Niels Eggerding: Absolut. Bei den Damen ist es die Frederique Constant Manchette. Ich habe in meiner ganzen Karriere noch nie einen so schnellen und anhaltenden Erfolg bei einem neuen Modell gesehen. Bei den Herren ist es die klassische Open Heart mit dem typischen „FC-Look“. Peter Stas hat sie vor 20 Jahren entworfen und sie ist bis heute in der Kollektion. Das ist ein zeitloses Design.



Uhrenkosmos: Nach der erfolgreichen Etablierung von Frederique Constant – was ist Ihre Vision für Alpina?
Niels Eggerding: Frederique Constant ist voll etabliert. Alpina hingegen muss noch wachsen. Nach drei Jahren mit dem Fokus auf die Alpina Xtreme ist es Zeit für einen Neuanfang. In den nächsten drei Jahren werden wir zu den Wurzeln von Alpina zurückkehren: den Fliegeruhren. Wir haben ein neues, einzigartiges Gehäusedesign und werden uns stark auf die Geschichte der Marke konzentrieren. Alpina ist eine der wenigen Marken mit einer echten, historischen Schweizer Sportuhren-DNA. Wir werden uns auf ausgewählte Märkte konzentrieren und die Marke dort langsam und strategisch aufbauen, statt zu versuchen, in 100 Ländern gleichzeitig zu sein.
Redakteur: Sie arbeiten auch an einer revolutionären Pilotenuhr? Was können Sie uns darüber verraten?
Niels Eggerding: Wir arbeiten mit dem Uhrmacher Guido Benedini an einer mechanischen Fliegeruhr, die eine Funktion hat, die so noch nie in einer Uhr umgesetzt wurde. Sie wird dem Träger ermöglichen, etwas zu messen, wofür man normalerweise spezielle Instrumente in einem Flugzeug braucht. Das wird ein sehr spannender Startschuss für die Neuausrichtung von Alpina.
Mehr zur 2021 lancierten Alpine Startimer Pilot Heritage Manufacture Uhr gibt es hier zu lesen.
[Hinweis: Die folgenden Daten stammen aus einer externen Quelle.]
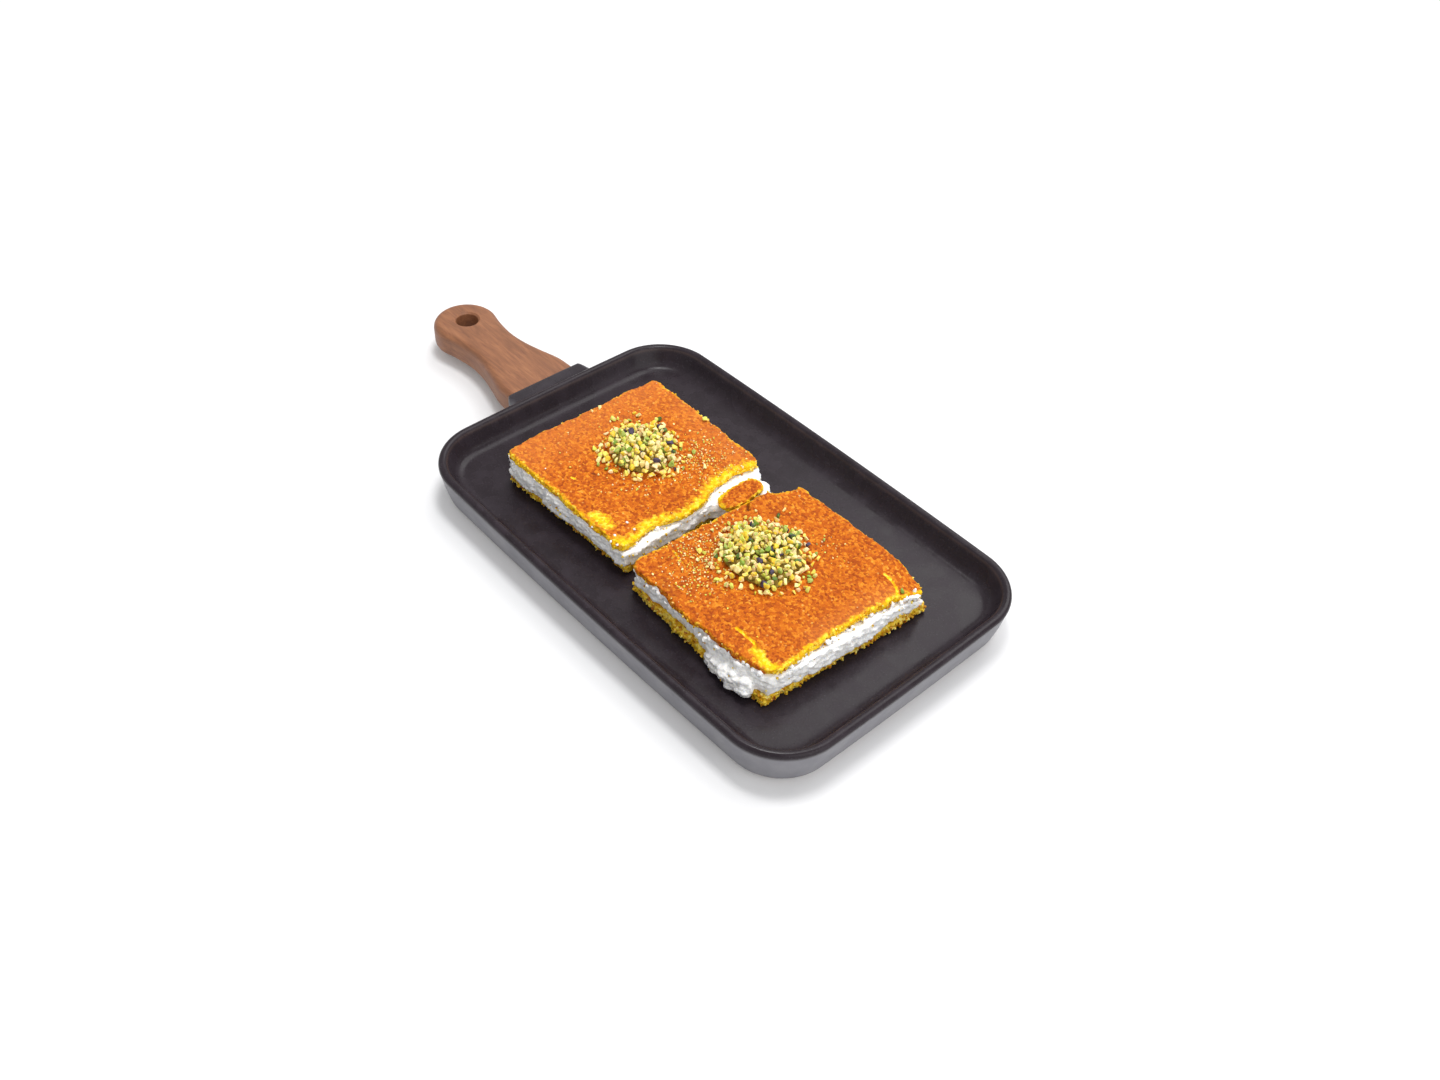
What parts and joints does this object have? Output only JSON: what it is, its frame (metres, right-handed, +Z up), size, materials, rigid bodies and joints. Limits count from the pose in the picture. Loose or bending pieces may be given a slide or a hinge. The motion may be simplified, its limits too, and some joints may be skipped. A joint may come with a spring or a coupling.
{
  "type": "plate of cream kunafa",
  "caption": "Oblong black stoneware tray with a wooden handle, holding squares of cream-filled crumb pastry topped with chopped pistachio.",
  "frame": {"origin": "on the table, under the middle of the whole object's length and width", "axes": "+X along the tray, away from the handle; +Z up; +Y to the left of someone who looks along +X"},
  "size_m": [0.3376, 0.157, 0.037],
  "materials": {
    "glazed_stoneware": "semi-matt charcoal glaze, lighter outside, brown where it breaks over the rim",
    "oiled_acacia": "oiled, reddish brown with darker grain",
    "syrup_soaked_crumb": "moist yellow crumb",
    "clotted_cream": "soft, slightly moist white cream",
    "browned_crumb": "orange-brown baked crumb with a yellow fringe",
    "chopped_pistachio": "matt, yellow-green with cream and purple skin"
  },
  "bodies": {
    "root": {"dish": "glazed_stoneware", "handle": "oiled_acacia", "back_base": "syrup_soaked_crumb", "back_cream": "clotted_cream", "back_crust": "browned_crumb", "back_nuts": "chopped_pistachio", "front_base": "syrup_soaked_crumb", "front_cream": "clotted_cream", "front_crust": "browned_crumb", "front_nuts": "chopped_pistachio", "crust_shard": "browned_crumb"}
  },
  "joints": []
}
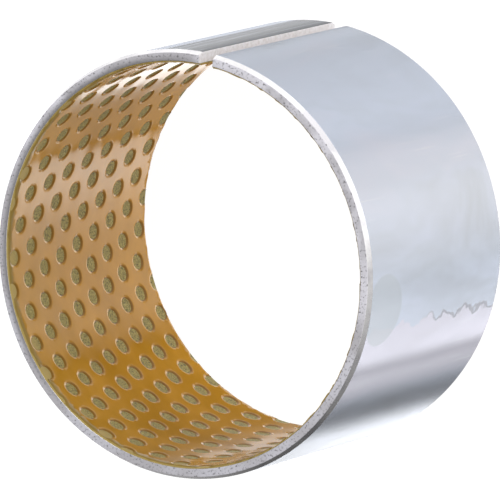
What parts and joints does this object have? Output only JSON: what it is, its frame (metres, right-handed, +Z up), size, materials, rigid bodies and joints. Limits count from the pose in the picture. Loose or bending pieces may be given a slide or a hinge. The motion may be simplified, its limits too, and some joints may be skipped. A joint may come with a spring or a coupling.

Uhrenkosmos.com: In der Vergangenheit haben Sie sich aus dem Smartwatch-Markt zurückgezogen. War das eine schwere Entscheidung?
Niels Eggerding: Ja, das war es. Aber es war die richtige. Wir haben viel in die Smartwatch investiert, aber es gab ständig Probleme mit der Software, der Wartung und dem Kundenservice. Das hat uns zu viel Kraft gekostet. Und am Ende waren die Verkaufszahlen nicht überzeugend. Manchmal muss man ein Projekt streichen, das funktioniert. Ich habe daraus gelernt, dass man nicht alles machen kann. Wenn man zu viel macht, beherrscht man nie das, was man wirklich machen will.
Unsere DNA ist die klassische, mechanische Uhr. Der Kunde erwartet das von uns. Manchmal muss man sich eingestehen, dass ein Produkt zwar vielversprechend aussieht, aber nicht zur Marke passt. Ich bin froh, dass wir diese Lektion gelernt haben, auch wenn sie teuer war. Wir sind jetzt sehr erfolgreich, daher möchte ich unser Erfolgsrezept nicht ändern.
Uhrenkosmos: Das stimmt. Wir sind schon gespannt, was als Nächstes kommt und sagen vielen Dank für das interessante Gespräch.


Niels Eggerding CEO Frederique Constant und Alpina
Niels Eggerding, Jahrgang 1978, studierte Business Administration an der Eindhoven University und sammelte erste Erfahrungen bei einem niederländischen Uhrendistributor. Es folgten elf Jahre in verschiedenen Brand Management-Positionen der Schweizer Uhrenindustrie, darunter bei der Swatch Group für die Marken Certina und Longines.
2011 lernte er Peter Stas, den Gründer von Frederique Constant, auf der Baselworld kennen. 2012 trat er als Adjunct Commercial Director ein und wurde 2014 zum Vice President of Sales befördert. Am 1. Februar 2018 übernahm Eggerding die Position als Managing Director und CEO.
Als CEO verantwortet er beide Marken – Frederique Constant und Alpina Watches – und führt ein 150-köpfiges Team. Sein größter Erfolg: die 2019 lancierte Highlife Collection, die 2022 bereits 40% des Geschäfts ausmachte. Sein Führungsstil zeichnet sich durch flache Hierarchien und eine offene Tür-Politik aus.